Ce gentil faune porte dans son cœur l'ensemble des antagonismes, et donc la démocratie où coexistent toutes les libertés, sachant s'accorder, se faire place l'une l'autre en se limitant, d'où est bannie la démesure — c'est donc la justice et c'est la paix, au cœur de la grande discorde.
Intimement, nous connaissons tous ce lieu de paix tendrement violemment uni à la guerre, c'est-à-dire au scandale de la mort. Nous l'habitons auprès des morts dans le rituel funéraire.
A l'opposé de l'intime, nous mettons en scène des rituels langagiers, qu'ils soient religieux ou non, comme ces oxymorons indécrottables du latin "si vis pacem para bellum" ou "si vis vitam para mortem". A cette sagesse, à ces conseils, toujours prompts à devenir des directives, je nous préfère dans la poésie immédiate d'Héraclite, sous le soleil exactement, sur logos dérivant, ancrés et libres, dans le mouvement que tout ensemble nous sommes — mourant naissant — créant détruisant — libérant soumettant — choisissant ne choisissant pas notre camp.

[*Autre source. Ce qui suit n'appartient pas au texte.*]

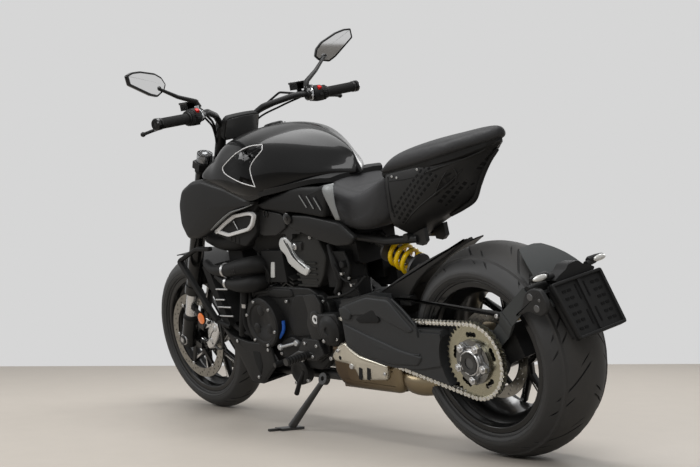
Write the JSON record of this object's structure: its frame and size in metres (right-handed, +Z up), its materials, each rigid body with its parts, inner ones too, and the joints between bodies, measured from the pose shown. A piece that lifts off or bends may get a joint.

J'aimerais réconcilier Héraclite et Homère, en déplorant la funeste colère d'Achille, la fureur des dieux, la cruauté des hommes tout en admirant la souveraine mansuétude des écosystèmes, qui savent bricoler de tout, ne rien jeter, ne rien laisser sur le bord du chemin.
A Sainte-Eulalie le tapis jaune éclatant des ficaires a peut-être disparu, faisant place à un assaut d'orties, ou d'armoises.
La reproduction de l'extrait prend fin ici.